* Yere tükürme alışkanlıkları sayesinde cehennemin ateşini söndürebilirler.
* Zebanilere rüşvet verip cennete girmeye çalışabilirler.
* Arazi mafyası bir Türk mevta, bütün cehennemi gasp edip 'burayı boşaltın' diye ahaliye zulüm edebilir. Olmadı zor koşup her tarafı ateşe verebilir.
* Abi burası çok fena sıcak oldu, bi vantilatör alalım diyebilirler.
* Cehenneme gitmekten memnun kalmayan Türkler ben bi arkadaşa bakıp çıkacam deyip zebanileri kandırmaya çalışabilirler.
* Cehennemin tam göbeğinde, karşıdan ağzında sigara gelmekte olan bir Türk, abi ateşini bi verebilir misin diyebilir.
* Cehennemde Türkler itfaiyeyi arayıp burda yangın çıktı diyebilirler. Dahası Türk itfaiyesi bütün cehennem ateşi yanıp bittikten sonra gelebilir.
* Abi şu ateşi bulmuşken iki kilo kanat alalım da mangal yapalım diyen Türkler çıkabilir.
* Girişimci bir Türk Aygaz'ın Cehennem bayiliğini alıp 'Aygaaaaaz' diye bağırtabilir. Çünkü yemek için ateşe ihtiyaç vardır.
* Cehennem sıcağından bunalan bazı taşralı Türkler havlu ıslatıp enselerine koyabilirler.
* Aşırı sıcaktan bunalan bazı Güneyli cehennemliklerimiz "Hanım hazırlanalım, yayla mevsimi çoktaaan geldi" diyebilir.
* Cehennemin daha az sıcak yerlerine tüymek isteyen bazı uyanıklar, politikacı cehennemlikleri araya koyabilirler. Ve dahi hamili kart yakinimdir çıkartıp zebanileri uyutmaya çalışabilirler.
* Bazı ders almaz, uslanmaz edepsizler "bu ne oğlum ortalık gavur gibi yanıyo" diyebilirler.
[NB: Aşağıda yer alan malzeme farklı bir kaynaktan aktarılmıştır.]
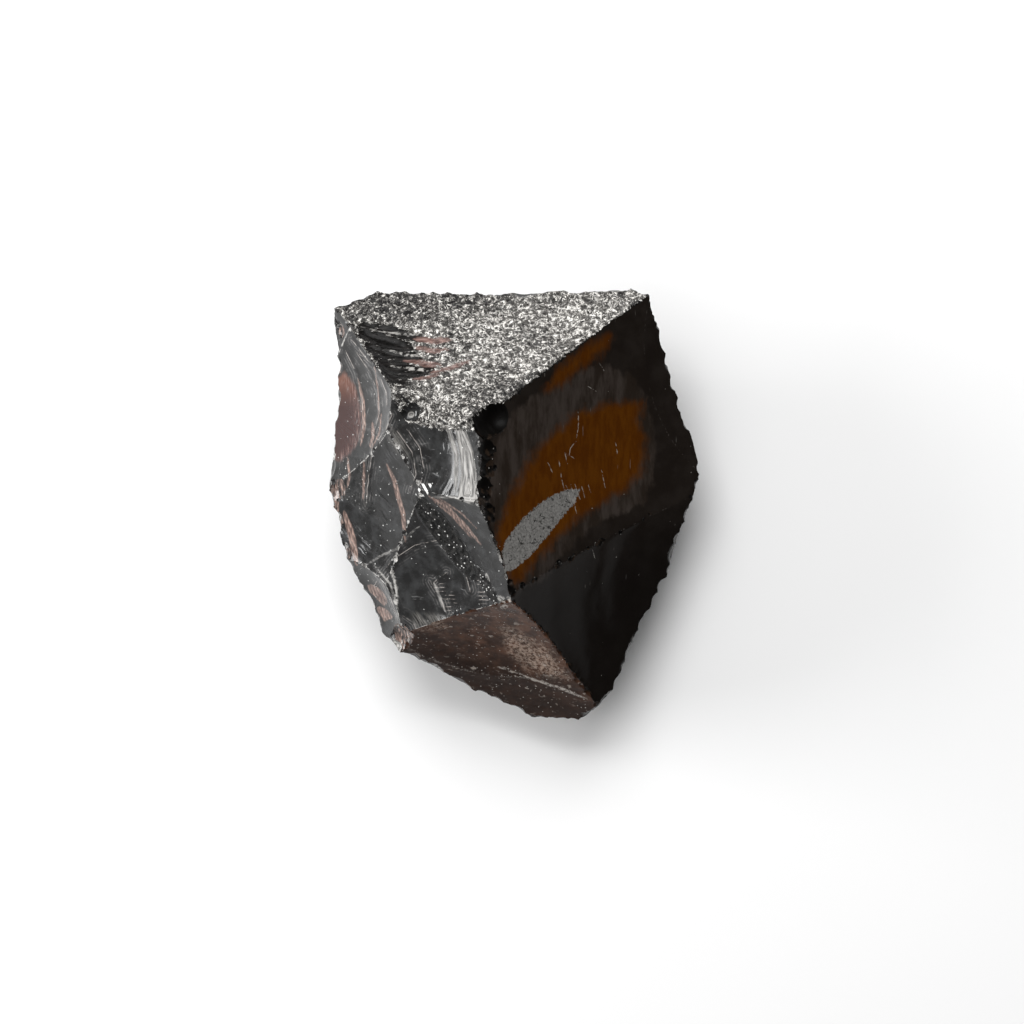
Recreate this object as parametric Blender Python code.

* Türk Meteorolojisi cehennemde sıcaklıkların mevsim normallerinin üzerinde seyrettiğini hafta sonu yağış beklendiğini, söyleyebilir. Sıcak havanın da Sahra çölünden geldiğini söyleyip günahı Araplara atabilirler.

Bir firmanın İnsan Kaynakları Müdürü ölür ve göğe yükselir. Kapıda bir melek onu karşılar ve şöyle der:
- "Size bir şans vereceğiz. 24 saat boyunca cehenneme ve 24 saat boyunca da cennete gideceksiniz. Hangisini daha çok severseniz, sonsuza dek orada kalma şansınız olacak." İnsan Kaynakları Müdürü bu düşünceyi gereksiz bulur:
- "Aslında ben seçimimi çoktan yaptım. Bu yola başvurmamıza gerek yok. Ben cennete gitmek istiyorum." Melek:
- "Bu olanaksız, buranın da bazı kuralları var" der. Müdür, asansöre biner ve yerin yedi kat altına iner. Bir kapıdan içeri girdiğinde bir bakar ki, yemyeşil bir golf sahasının üzerinde ve tüm sevdiği arkadaşları orada. Şeytan bile çok sevimli ve ona iyi davranıyor. Tüm gün golf oynarlar, birlikte yemek yiyip içki içerler. Müdür çok eğlenir ve zamanın nasıl geçtiğini anlamaz. 24 saat dolunca asansörle yukarı çıkar ve cennetin kapısından içeri girer. Cennet de güzel ama fazla sakin bir yerdir. Tüm gün bulutların üzerinde harp çalıp şarkı söyler. 24 saat dolunca yeniden meleğin karşısına çıkar. Melek sorar:
- "Evet, kararınız nedir?" Müdür yanıt verir:
- "Bunu söyleyeceğimi hiç sanmazdım ama cehennemde daha iyi süreç geçirdim oraya gitmek istiyorum." Bunun üzerine asansörle yerin yedi kat altına iner. Bir de görür ki her yer çöp dolu, pis bir koku sarmış çevreyi. Dün çok eğlendiği arkadaşları da çöpleri topluyor. Şeytana sorar:
- "Dün burası bir golf alanıydı, yemek yedik, içki içtik. Bugün ne oldu, durum neden böyle?" Şeytan yanıt verir:
- "Dün senle iş görüşmesi yapıyorduk. Bugün artık seni işe aldık."